By Guy M. Tombs

I have been working as an international freight forwarder and shipbroker for almost 40 years, and would like to share several reflections based on what I am now seeing in the market, hoping that some of what I say will be useful to you. You may or may not agree – if you laugh in recognition, well – I am fine with that.

International freight forwarders now live in an RFQ World, with RFQ standing for Request for quotation. The expression RFP for Request for proposal is also used, as is ITT, which stands for Invitation to tender. They all mean the same thing. We spend a lot of time preparing bids, much more than in the past.

Years ago a customer or shipper often had a preferred freight forwarder and stayed with this firm loyally – but some felt these relationships were too cosy – the customer’s shareholders may have demanded more transparency and accountability, and more sophisticated procurement systems emerged. A science called supply chain management or SCM began. Shippers shared information and techniques within SCM circles to strengthen their hands in negotiations with freight forwarders and carriers. On larger cargoes or shipping contracts, customers and shippers have developed substantial and complex RFQs – and with the aid of email they can send these out to many pre-qualified forwarders at the click of a mouse. The RFQ may be downloadable from a website if you already have a username and password. An international freight forwarder wants to be on many bid lists – without it, the firm cannot ‘participate’ in the bid process.

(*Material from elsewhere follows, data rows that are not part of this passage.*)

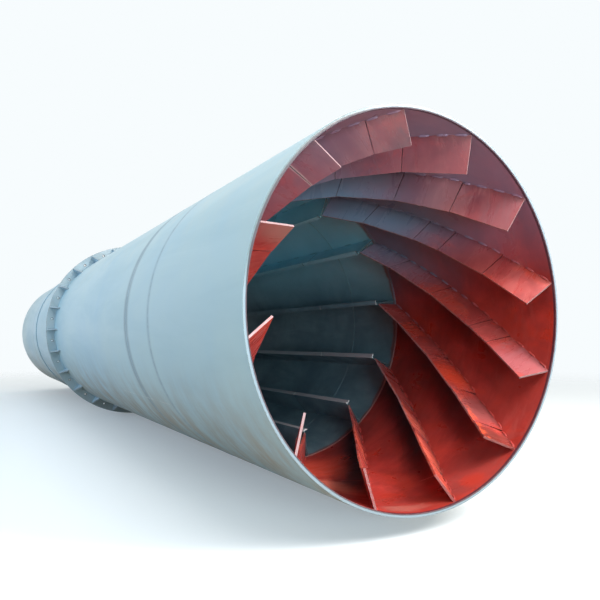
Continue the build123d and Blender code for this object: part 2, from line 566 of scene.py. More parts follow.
# Seam shades are (distance from the inlet, half width, depth), and scuffs are
# (near end, far end, angle, half width, depth)
palePaintLook = {
    "grain": {"Patch Size": 1.6, "Streak Across": 3.0, "Streak Along": 0.5, "Fine Size": 0.006},
    "dirt": {"Dust": 0.25, "Grime": 0.8, "Low Edge": 0.95},
    "wear": {"Width": 0.004, "Amount": 0.5, "Break Up": 40.0},
    "paint": tone(182, 210, 214),
    "paintCool": tone(170, 204, 216),
    "runs": 0.1,
    "runTone": tone(140, 160, 166),
    "seamShade": ((1.5, 0.05, 0.35), (2.1, 0.09, 0.8), (8.25, 0.03, 0.1), (8.74, 0.07, 0.55)),
    "seamTone": tone(100, 124, 136),
    "scuffs": ((1.55, 2.98, -146.7, 0.008, 0.75), (2.84, 2.89, -161.6, 0.014, 1.0)),
    "scuffFacing": (-0.5, -0.9),
    "scuffFade": 0.05,
    "scuffPatches": {"low": 0.42, "high": 0.6, "scale": 14.0, "detail": 4.0, "roughness": 0.7},
    "scuffTone": tone(226, 234, 232),
    "holes": None,
    "holeTone": tone(52, 58, 62),
    "rim": {
        "facing": (-0.6, -0.9),
        "along": (0.006, 0.003),
        "shadedAngle": (104.0, 124.0),
        "shadedHeight": (1.25, 1.5),
        "shadedShift": 0.007,
        "innerBand": (0.005, 0.010),
    },
    "rimClean": 0.85,
    "rimTone": tone(144, 160, 172),
    "rimShaded": tone(112, 132, 138),
    "rimInner": tone(72, 66, 74),
    "dustTone": tone(204, 206, 196),
    "grimeTone": tone(160, 142, 118),
    "bare": 0.8,
    "bareTone": tone(112, 92, 78),
    "roughness": 0.36,
    "streakDullness": 0.12,
    "grimeDullness": 0.25,
    "waves": 0.004,
    "peel": 0.00012,
}
palePaint = makePalePaint("palePaint", palePaintLook)

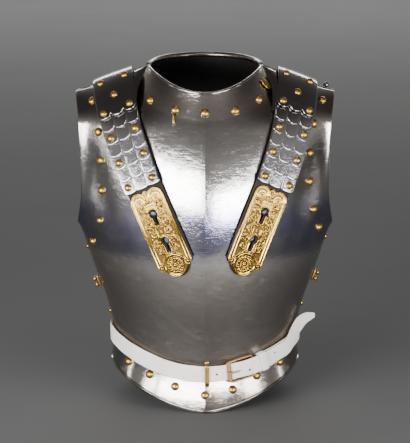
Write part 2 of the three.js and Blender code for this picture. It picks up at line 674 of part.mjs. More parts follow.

At the beginning of my career, the terms and conditions governing an international transport movement, and the relationship with our client, would be those on the transport document, the Bill of Lading (B/L), whose format and terms and conditions would be pretty familiar. But in recent years, in asking for pricing from so many freight forwarders, on the larger contracts the shipper is now dealing with many firms never before dealt with, and whose likely performance for the project at hand is unknown. So the RFQs nowadays may add a whole new slate of mandatory terms and conditions, additional to, and even taking precedence over, the ultimate B/L terms, to protect the shipper from the unknown, and from the party they are awarding the contract to. If the shipper has a misadventure with a big movement – these RFQ terms and conditions may well balloon still further, in ways specific to the misadventure, with the guidance of the shipper’s corporate lawyers, on future RFQs.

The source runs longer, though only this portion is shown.